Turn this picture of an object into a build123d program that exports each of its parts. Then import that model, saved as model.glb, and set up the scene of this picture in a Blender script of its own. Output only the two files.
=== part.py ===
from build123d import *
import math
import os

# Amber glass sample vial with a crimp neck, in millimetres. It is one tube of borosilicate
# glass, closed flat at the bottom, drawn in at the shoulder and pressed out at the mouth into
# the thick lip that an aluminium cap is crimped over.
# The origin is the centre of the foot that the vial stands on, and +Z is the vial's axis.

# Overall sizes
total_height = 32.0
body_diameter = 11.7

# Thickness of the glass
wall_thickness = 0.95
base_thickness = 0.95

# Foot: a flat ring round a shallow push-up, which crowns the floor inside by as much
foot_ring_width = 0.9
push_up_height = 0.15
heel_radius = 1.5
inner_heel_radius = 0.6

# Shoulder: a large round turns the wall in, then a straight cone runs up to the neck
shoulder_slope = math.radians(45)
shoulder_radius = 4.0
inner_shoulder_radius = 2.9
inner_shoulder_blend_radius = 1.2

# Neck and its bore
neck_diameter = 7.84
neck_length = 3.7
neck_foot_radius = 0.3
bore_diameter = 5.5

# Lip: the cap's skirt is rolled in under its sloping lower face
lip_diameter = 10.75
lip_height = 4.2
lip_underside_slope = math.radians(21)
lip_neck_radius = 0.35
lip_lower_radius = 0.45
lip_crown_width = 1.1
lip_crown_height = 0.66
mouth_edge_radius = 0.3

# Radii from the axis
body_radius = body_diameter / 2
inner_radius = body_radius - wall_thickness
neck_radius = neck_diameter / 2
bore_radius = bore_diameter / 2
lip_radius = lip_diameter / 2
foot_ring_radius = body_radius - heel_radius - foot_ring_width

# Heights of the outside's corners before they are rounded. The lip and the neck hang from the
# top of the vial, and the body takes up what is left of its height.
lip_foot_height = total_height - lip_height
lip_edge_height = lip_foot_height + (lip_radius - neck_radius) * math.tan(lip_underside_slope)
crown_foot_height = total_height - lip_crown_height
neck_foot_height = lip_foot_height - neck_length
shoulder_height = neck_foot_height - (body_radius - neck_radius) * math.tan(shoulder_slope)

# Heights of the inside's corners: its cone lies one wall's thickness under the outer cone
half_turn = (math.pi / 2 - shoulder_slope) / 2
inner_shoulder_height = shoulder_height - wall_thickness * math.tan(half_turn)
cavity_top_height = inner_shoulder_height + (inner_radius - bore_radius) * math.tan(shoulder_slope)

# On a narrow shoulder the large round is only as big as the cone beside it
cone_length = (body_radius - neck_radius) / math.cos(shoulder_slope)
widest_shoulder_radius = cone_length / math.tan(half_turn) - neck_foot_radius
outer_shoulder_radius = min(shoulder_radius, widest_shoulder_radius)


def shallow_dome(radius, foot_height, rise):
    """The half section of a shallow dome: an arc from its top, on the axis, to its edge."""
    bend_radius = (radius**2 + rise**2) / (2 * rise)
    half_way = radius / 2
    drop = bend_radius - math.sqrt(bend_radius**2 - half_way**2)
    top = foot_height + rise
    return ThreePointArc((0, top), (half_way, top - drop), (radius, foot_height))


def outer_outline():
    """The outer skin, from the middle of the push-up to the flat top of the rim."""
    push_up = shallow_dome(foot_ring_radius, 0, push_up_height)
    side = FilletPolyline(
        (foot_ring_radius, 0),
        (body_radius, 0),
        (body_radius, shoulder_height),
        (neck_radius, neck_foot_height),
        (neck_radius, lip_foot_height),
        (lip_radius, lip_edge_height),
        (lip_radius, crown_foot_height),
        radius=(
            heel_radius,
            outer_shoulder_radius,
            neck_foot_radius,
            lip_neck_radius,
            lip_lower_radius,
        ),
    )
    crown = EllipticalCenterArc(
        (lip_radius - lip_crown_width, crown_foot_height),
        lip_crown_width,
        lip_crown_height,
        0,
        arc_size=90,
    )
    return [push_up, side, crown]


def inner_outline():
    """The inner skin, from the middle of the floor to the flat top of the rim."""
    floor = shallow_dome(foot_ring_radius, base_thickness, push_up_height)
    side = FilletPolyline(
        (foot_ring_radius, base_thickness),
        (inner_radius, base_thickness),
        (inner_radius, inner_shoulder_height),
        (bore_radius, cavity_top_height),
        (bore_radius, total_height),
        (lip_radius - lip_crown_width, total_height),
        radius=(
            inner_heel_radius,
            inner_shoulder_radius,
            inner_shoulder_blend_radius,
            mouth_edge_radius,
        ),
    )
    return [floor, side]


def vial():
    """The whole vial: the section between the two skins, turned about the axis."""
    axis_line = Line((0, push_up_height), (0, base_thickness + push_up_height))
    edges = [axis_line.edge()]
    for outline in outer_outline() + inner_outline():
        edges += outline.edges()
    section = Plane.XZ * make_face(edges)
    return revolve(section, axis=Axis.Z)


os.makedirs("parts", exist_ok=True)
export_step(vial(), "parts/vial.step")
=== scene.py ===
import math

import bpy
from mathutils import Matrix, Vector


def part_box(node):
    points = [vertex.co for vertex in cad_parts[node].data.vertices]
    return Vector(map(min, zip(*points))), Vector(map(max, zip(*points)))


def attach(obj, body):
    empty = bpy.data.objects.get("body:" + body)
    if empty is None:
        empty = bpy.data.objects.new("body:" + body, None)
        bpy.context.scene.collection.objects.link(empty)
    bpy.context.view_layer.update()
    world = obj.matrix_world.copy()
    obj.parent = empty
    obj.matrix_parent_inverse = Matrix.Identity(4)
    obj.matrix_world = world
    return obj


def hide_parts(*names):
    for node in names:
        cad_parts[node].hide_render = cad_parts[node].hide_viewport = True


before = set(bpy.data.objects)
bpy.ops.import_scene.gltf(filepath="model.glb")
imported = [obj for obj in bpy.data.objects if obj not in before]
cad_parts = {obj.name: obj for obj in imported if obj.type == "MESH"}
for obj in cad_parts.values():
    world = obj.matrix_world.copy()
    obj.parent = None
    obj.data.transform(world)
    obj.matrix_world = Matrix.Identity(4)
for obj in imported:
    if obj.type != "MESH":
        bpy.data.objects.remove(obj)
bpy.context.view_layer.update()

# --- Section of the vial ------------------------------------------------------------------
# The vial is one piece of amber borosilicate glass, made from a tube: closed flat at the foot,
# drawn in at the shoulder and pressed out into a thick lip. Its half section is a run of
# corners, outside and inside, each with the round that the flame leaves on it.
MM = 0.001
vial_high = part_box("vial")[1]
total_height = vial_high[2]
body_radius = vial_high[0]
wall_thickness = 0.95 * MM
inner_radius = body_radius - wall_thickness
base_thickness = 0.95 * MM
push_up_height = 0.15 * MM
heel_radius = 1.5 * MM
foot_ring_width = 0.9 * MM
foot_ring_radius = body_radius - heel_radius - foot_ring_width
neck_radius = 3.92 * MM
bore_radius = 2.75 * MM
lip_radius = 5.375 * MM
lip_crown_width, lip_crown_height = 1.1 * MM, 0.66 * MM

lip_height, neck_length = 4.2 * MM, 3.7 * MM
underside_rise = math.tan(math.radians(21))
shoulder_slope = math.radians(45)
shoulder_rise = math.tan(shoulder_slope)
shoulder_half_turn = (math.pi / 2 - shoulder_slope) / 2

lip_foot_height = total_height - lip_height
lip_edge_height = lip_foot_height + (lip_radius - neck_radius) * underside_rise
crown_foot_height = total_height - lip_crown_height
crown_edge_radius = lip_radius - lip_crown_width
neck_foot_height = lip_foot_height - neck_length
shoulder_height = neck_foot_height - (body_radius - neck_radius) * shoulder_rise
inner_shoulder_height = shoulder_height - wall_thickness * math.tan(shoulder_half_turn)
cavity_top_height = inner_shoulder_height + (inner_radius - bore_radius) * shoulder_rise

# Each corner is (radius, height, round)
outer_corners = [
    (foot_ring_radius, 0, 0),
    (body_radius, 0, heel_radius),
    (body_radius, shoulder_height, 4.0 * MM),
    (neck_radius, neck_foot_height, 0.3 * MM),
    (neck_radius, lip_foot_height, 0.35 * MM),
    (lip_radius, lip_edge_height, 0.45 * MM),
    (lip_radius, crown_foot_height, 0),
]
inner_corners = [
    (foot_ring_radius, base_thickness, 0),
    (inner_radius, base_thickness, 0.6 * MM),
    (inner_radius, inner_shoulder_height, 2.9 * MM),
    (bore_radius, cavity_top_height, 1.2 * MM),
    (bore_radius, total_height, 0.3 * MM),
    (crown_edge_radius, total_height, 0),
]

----

▶ _The task_: From the listing above, output exactly the run of lines that starts with the line containing "section = Plane.XZ * make_face(edges)" and ends with the line containing "for node in".

▶ _Reply to the task_:
    section = Plane.XZ * make_face(edges)
    return revolve(section, axis=Axis.Z)


os.makedirs("parts", exist_ok=True)
export_step(vial(), "parts/vial.step")
=== scene.py ===
import math

import bpy
from mathutils import Matrix, Vector


def part_box(node):
    points = [vertex.co for vertex in cad_parts[node].data.vertices]
    return Vector(map(min, zip(*points))), Vector(map(max, zip(*points)))


def attach(obj, body):
    empty = bpy.data.objects.get("body:" + body)
    if empty is None:
        empty = bpy.data.objects.new("body:" + body, None)
        bpy.context.scene.collection.objects.link(empty)
    bpy.context.view_layer.update()
    world = obj.matrix_world.copy()
    obj.parent = empty
    obj.matrix_parent_inverse = Matrix.Identity(4)
    obj.matrix_world = world
    return obj


def hide_parts(*names):
    for node in names:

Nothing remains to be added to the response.